Transport & Environment urges the European Commission to reject automakers' calls to extend biofuel use in cars beyond 2035, arguing supplies are limited and many biofuels are not truly carbon-neutral. The NGO notes that about 60% of biofuels and 80% of used cooking oil are imported, and crop-based fuels often save only ~60% of CO2 once lifecycle emissions are counted. Advanced waste-derived fuels are cleaner but scarce and largely reserved for aviation and shipping; including road transport could push demand to two to nine times sustainable 2050 supply. T&E warns that allowing broad biofuel use could raise emissions up to 23% by 2050 and recommends excluding them from the post-2035 road transport plan or capping use tightly.

Campaign Group Urges EU to Reject Automakers' Push to Extend Biofuel Use Beyond 2035

Transport & Environment (T&E) is urging the European Commission to resist automakers' requests to allow cars to continue running on biofuels after 2035, arguing supplies are limited and many biofuels are not genuinely carbon-neutral.

Under EU rules meant to accelerate the shift to electric vehicles, new passenger cars must produce zero tailpipe CO2 emissions from 2035. Automakers are lobbying for an exemption to permit so-called carbon-neutral fuels to power internal combustion engines, plug-in hybrids and range extenders. The Commission is scheduled to announce measures to support the auto sector on December 10.

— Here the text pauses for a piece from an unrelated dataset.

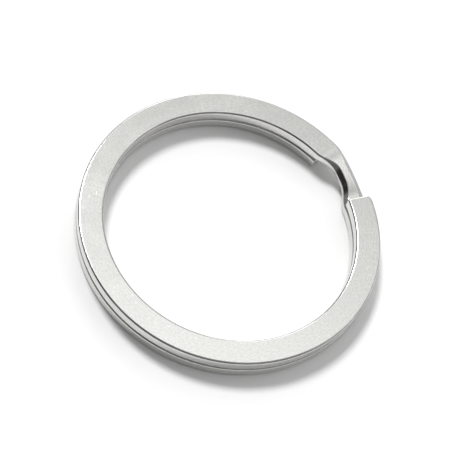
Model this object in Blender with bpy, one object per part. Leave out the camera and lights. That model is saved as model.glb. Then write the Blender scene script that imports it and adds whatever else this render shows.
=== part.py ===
"""Split key ring: two flat coils wound from one flat spring wire, joined by a crossover.

The wire leaves the lower coil's end, runs once round the lower coil, climbs at the crossover,
and runs once round the upper coil. Seen from above it climbs as it turns anticlockwise.
A real ring is one piece that opens by bending and twisting. Here the wire is divided along its
length into short sections, and the sections that leave the other coil when a key is put on hang
on hinges, so that each coil can open as the spring wire does.
Turning the part half a turn about the crossover's own radius brings it back onto itself.

Metres, degrees, +Z up. The origin is the ring's centre, on the plane that it lies on.
"""

import math

import bmesh
import bpy
from mathutils import Matrix, Vector

# The wire and the ring
OUTER_DIAMETER = 0.030
WIRE_WIDTH = 0.0025
WIRE_THICKNESS = 0.0012
COIL_GAP = 0.0001
EDGE_RADIUS = 0.00020

# The crossover. Lengths run along the middle of the wire, from the crossover's middle
CROSSOVER_DIRECTION = 53.0
RISE_HALF_LENGTH = 0.0028
END_SETBACK = 0.0031
CROSSOVER_HALF_LENGTH = 0.0030

# The press marks that narrow the wire at the crossover
INNER_FACET_WIDTH = 0.00037
OUTER_FACET_WIDTH = 0.00040
FACET_DEPTH = 0.00029
INNER_PINCH = 0.00072
PINCH_HALF_LENGTH = 0.0034
FACET_CENTRE = 0.0009
FACET_HALF_LENGTH = 0.0037
LEAST_FACET = 0.00003

# The rounding of each cut end's outer corner, seen from above
CORNER_LENGTH = 0.0006
CORNER_DEPTH = 0.0003

# How the wire is divided
SECTIONS_PER_COIL = 8
FIXED_SECTIONS = 3
SECTION_GAP = 0.00008
ARC_STEP = 5.0
CROSSOVER_STEP = 2.0
CORNER_STEPS = 4

# Spring steel, in pascals, which sets how much the wire twists for each degree that it bends
YOUNG_MODULUS = 200e9
SHEAR_MODULUS = 77e9

MEAN_RADIUS = (OUTER_DIAMETER - WIRE_WIDTH) / 2
COIL_PITCH = WIRE_THICKNESS + COIL_GAP


def degrees_along(length):
    """The turn, in degrees, that a length along the middle of the wire makes."""
    return math.degrees(length / MEAN_RADIUS)


END_ANGLE = 360.0 - degrees_along(END_SETBACK)
CROSSOVER_END = degrees_along(CROSSOVER_HALF_LENGTH)
SECTION_ANGLE = (END_ANGLE - CROSSOVER_END) / SECTIONS_PER_COIL
HALF_GAP_ANGLE = degrees_along(SECTION_GAP) / 2


def clear_scene():
    for thing in list(bpy.data.objects):
        bpy.data.objects.remove(thing, do_unlink=True)


def radial(turn):
    """The unit vector from the ring's centre towards the wire at this turn from the crossover."""
    angle = math.radians(CROSSOVER_DIRECTION + turn)
    return Vector((math.cos(angle), math.sin(angle), 0.0))


def smooth_step(value):
    value = min(max(value, 0.0), 1.0)
    return value * value * (3.0 - 2.0 * value)


def wire_height(turn):
    """The height of the wire's middle: low before the crossover, high after it."""
    rise = degrees_along(RISE_HALF_LENGTH)
    return WIRE_THICKNESS / 2 + COIL_PITCH * smooth_step((turn + rise) / (2 * rise))


def press_mark(turn):
    """How strongly the press has marked the wire's upper side here, from 0 to 1."""
    away = (turn + degrees_along(FACET_CENTRE)) / degrees_along(FACET_HALF_LENGTH)
    return smooth_step(1.5 * (1.0 - abs(away)))


def pinch(turn):
    """How far the wire's inner side is pressed in here."""
    away = abs(turn) / degrees_along(PINCH_HALF_LENGTH)
    return INNER_PINCH * smooth_step(1.25 * (1.0 - away))


def rounded_off(turn):
    """How far the wire's outer side is rounded off here, close to a cut end."""
    to_end = math.radians(END_ANGLE - abs(turn)) * MEAN_RADIUS
    return CORNER_DEPTH * max(1.0 - to_end / CORNER_LENGTH, 0.0) ** 2


def corner(facet_width, facet_depth):
    """Points round one long edge of the wire, as (in from its side, in from its face).

    They run from the face to the side: a rounded rim, a flat facet, and another rounded rim.
    """
    slope = math.atan2(facet_depth, facet_width)
    width = EDGE_RADIUS + facet_width
    depth = EDGE_RADIUS + facet_depth
    face_rim = (width - EDGE_RADIUS * math.sin(slope), EDGE_RADIUS * (1 - math.cos(slope)))
    side_rim = (EDGE_RADIUS * (1 - math.sin(slope)), depth - EDGE_RADIUS * math.cos(slope))
    return [(width, 0.0), face_rim, side_rim, (0.0, depth)]


def facet(mark, width):
    """The facet's width and depth at a press mark of this strength."""
    least = LEAST_FACET * (1 - mark)
    return least + width * mark, least + FACET_DEPTH * mark


def wire_profile(turn):
    """The wire's outline at this turn, as (radius, height) pairs running clockwise."""
    above, below = press_mark(turn), press_mark(-turn)
    middle = wire_height(turn)
    top, bottom = middle + WIRE_THICKNESS / 2, middle - WIRE_THICKNESS / 2
    outside = OUTER_DIAMETER / 2 - rounded_off(turn)
    inside = OUTER_DIAMETER / 2 - WIRE_WIDTH + pinch(turn)
    outline = []
    for x, z in corner(*facet(above, OUTER_FACET_WIDTH)):
        outline.append((outside - x, top - z))
    for x, z in reversed(corner(*facet(below, OUTER_FACET_WIDTH))):
        outline.append((outside - x, bottom + z))
    for x, z in corner(*facet(below, INNER_FACET_WIDTH)):
        outline.append((inside + x, bottom + z))
    for x, z in reversed(corner(*facet(above, INNER_FACET_WIDTH))):
        outline.append((inside + x, top - z))
    return outline


def nickel_plate(name):
    """Bright nickel plate over spring steel."""
    material = bpy.data.materials.new(name)
    material.use_nodes = True
    shader = material.node_tree.nodes["Principled BSDF"]
    shader.inputs["Base Color"].default_value = (0.72, 0.72, 0.70, 1.0)
    shader.inputs["Metallic"].default_value = 1.0
    shader.inputs["Roughness"].default_value = 0.26
    return material


def even_turns(start, end, step):
    """Turns from start to end, spaced evenly and no further apart than a step."""
    count = max(2, math.ceil((end - start) / step))
    return [start + (end - start) * i / count for i in range(count + 1)]


def wire_section(name, turns, origin):
    """One solid length of the wire through these turns, with its object's origin on a given point."""
    mesh = bmesh.new()
    rings = []
    for turn in turns:
        out = radial(turn)
        points = [out * radius + Vector((0.0, 0.0, height)) for radius, height in wire_profile(turn)]
        rings.append([mesh.verts.new(point - origin) for point in points])
    for ring, following in zip(rings, rings[1:]):
        for i, vertex in enumerate(ring):
            mesh.faces.new((ring[i - 1], vertex, following[i], following[i - 1]))
    mesh.faces.new(reversed(rings[0]))
    mesh.faces.new(rings[-1])
    bmesh.ops.recalc_face_normals(mesh, faces=mesh.faces)
    data = bpy.data.meshes.new(name)
    mesh.to_mesh(data)
    mesh.free()
    data.shade_smooth()
    data.set_sharp_from_angle(angle=math.radians(30))
    data.materials.append(nickel_plate(name + "_nickel"))
    section = bpy.data.objects.new(name, data)
    bpy.context.collection.objects.link(section)
    section.location = origin
    return section


def wire_flexibility():
    """How far a metre of the wire bends over its flat and twists, for each newton metre."""
    slimness = WIRE_THICKNESS / WIRE_WIDTH
    bending = WIRE_WIDTH * WIRE_THICKNESS**3 / 12
    twisting = WIRE_WIDTH * WIRE_THICKNESS**3 * (1 / 3 - 0.21 * slimness * (1 - slimness**4 / 12))
    return 1 / (YOUNG_MODULUS * bending), 1 / (SHEAR_MODULUS * twisting)


def opening_turn(turn, end):
    """The rotation at this turn when the upper coil's end is pried up with a newton.

    It is a twist about the wire and a bend over its flat. Where the pull would bend the wire
    down, the coil below stops it, so that only the twist is left.
    """
    bend, twist = wire_flexibility()
    moment = (radial(end) - radial(turn)).cross(Vector((0, 0, 1))) * MEAN_RADIUS
    along = Vector((0, 0, 1)).cross(radial(turn))
    bending = moment.dot(radial(turn)) if end - turn < 180 else 0.0
    return radial(turn) * bending * bend + along * moment.dot(along) * twist


def turned_over(vector):
    """A direction after half a turn about the crossover's radius, which swaps the coils."""
    return Matrix.Rotation(math.pi, 3, radial(0)) @ vector


def coil(side):
    """One coil's sections: side 1 is the upper coil, side -1 the lower one."""
    coil_name = "upper" if side > 0 else "lower"
    carrier = None
    for i in range(SECTIONS_PER_COIL):
        near = CROSSOVER_END + i * SECTION_ANGLE
        far = near + SECTION_ANGLE
        last = i == SECTIONS_PER_COIL - 1
        name = f"{coil_name}_end" if last else f"{coil_name}_coil_{i + 1}"
        if last:
            corner_start = far - degrees_along(CORNER_LENGTH)
            turns = even_turns(near + HALF_GAP_ANGLE, corner_start, ARC_STEP)
            turns += even_turns(corner_start, far, (far - corner_start) / CORNER_STEPS)[1:]
        else:
            turns = even_turns(near + HALF_GAP_ANGLE, far - HALF_GAP_ANGLE, ARC_STEP)
        turns = sorted(side * turn for turn in turns)
        if i < FIXED_SECTIONS:
            wire_section(name, turns, Vector((0, 0, 0)))
            continue
        place = radial(side * near) * MEAN_RADIUS
        place.z = wire_height(side * near)
        section = wire_section(name, turns, place)
        axis = opening_turn(near, END_ANGLE)
        if side < 0:
            axis = turned_over(axis)
        carrier = hinge(f"{coil_name}_hinge_{i - FIXED_SECTIONS + 1}", place, axis, carrier)
        hang(section, carrier)


def hinge(name, place, axis, carrier):
    """An empty on a hinge's axis, with its X along the axis, carried by the hinge before it."""
    empty = bpy.data.objects.new(name, None)
    empty.empty_display_size = WIRE_WIDTH
    bpy.context.collection.objects.link(empty)
    turn = axis.to_track_quat("X", "Z").to_matrix().to_4x4()
    empty.matrix_world = Matrix.Translation(place) @ turn
    if carrier:
        hang(empty, carrier)
    return empty


def hang(thing, carrier):
    """Parents a thing to a carrier and leaves it where it stands."""
    bpy.context.view_layer.update()
    thing.parent = carrier
    thing.matrix_parent_inverse = carrier.matrix_world.inverted()


clear_scene()
crossover_reach = CROSSOVER_END - HALF_GAP_ANGLE
crossover_turns = even_turns(-crossover_reach, crossover_reach, CROSSOVER_STEP)
wire_section("crossover", crossover_turns, Vector((0, 0, 0)))
coil(1)
coil(-1)
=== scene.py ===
import math

import bpy
from mathutils import Matrix, Vector


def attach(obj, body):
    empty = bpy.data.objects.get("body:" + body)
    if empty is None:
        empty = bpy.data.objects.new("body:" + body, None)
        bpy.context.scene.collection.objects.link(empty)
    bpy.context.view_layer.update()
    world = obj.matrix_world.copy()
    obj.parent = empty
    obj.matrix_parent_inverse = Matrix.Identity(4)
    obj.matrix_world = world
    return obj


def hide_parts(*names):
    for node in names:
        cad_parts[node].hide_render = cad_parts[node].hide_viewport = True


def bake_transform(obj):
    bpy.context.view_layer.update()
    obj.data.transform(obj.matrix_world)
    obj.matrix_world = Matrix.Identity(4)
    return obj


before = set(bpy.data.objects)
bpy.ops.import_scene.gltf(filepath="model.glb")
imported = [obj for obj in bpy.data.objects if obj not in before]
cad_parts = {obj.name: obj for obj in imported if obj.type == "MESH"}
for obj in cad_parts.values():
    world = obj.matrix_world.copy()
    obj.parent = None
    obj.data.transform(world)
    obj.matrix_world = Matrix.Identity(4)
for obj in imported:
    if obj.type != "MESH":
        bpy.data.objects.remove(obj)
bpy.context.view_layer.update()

# ---------------------------------------------------------------- the crossover and the first turns
# A split ring is one length of flat-rolled spring steel, wound twice round a mandrel and plated
# with bright nickel. The crossover carries it from the lower coil to the upper one. The turns next
# to it lie on each other even when a key is on its way round, so this length never opens.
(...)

In a new report, T&E reviews the 2018 changes to EU law that curtailed crop-based biofuels (for example, those from palm oil or soy) and promoted waste-based sources. Today, waste-derived materials such as used cooking oil and animal fats account for roughly half of bio-based diesel consumed in the EU.

However, T&E highlights that about 60% of the EU's biofuels and roughly 80% of used cooking oil are imported, mainly from Asia, and that cases of fraud are rising — including instances where palm oil is misdeclared as waste feedstock.

The group says biofuels made from food crops typically deliver only around a 60% CO2 reduction compared with fossil fuels once emissions from cultivation, land-use change and transport are included, and they can drive deforestation.

More advanced fuels produced from municipal waste or sewage sludge are substantially more sustainable, the report notes, but they are currently scarce and largely earmarked for aviation and shipping. T&E estimates that if road transport were to draw on these advanced feedstocks, EU demand by 2050 could be two to nine times larger than the sustainable supply.

T&E warns that permitting broad use of biofuels in cars could, counterintuitively, increase overall CO2 emissions by as much as 23% by 2050. For that reason, the group recommends excluding biofuels from the post-2035 road transport strategy; if any bio-based fuels are allowed, T&E advises limiting them to 5% of car sales and restricting use to vehicles running on genuinely carbon-neutral e-fuels.

The report underscores enforcement and traceability challenges in current biofuel supply chains and urges policymakers to prioritise transparent accounting of lifecycle emissions and to reserve scarce sustainable feedstocks for sectors with fewer decarbonisation alternatives, such as aviation and shipping.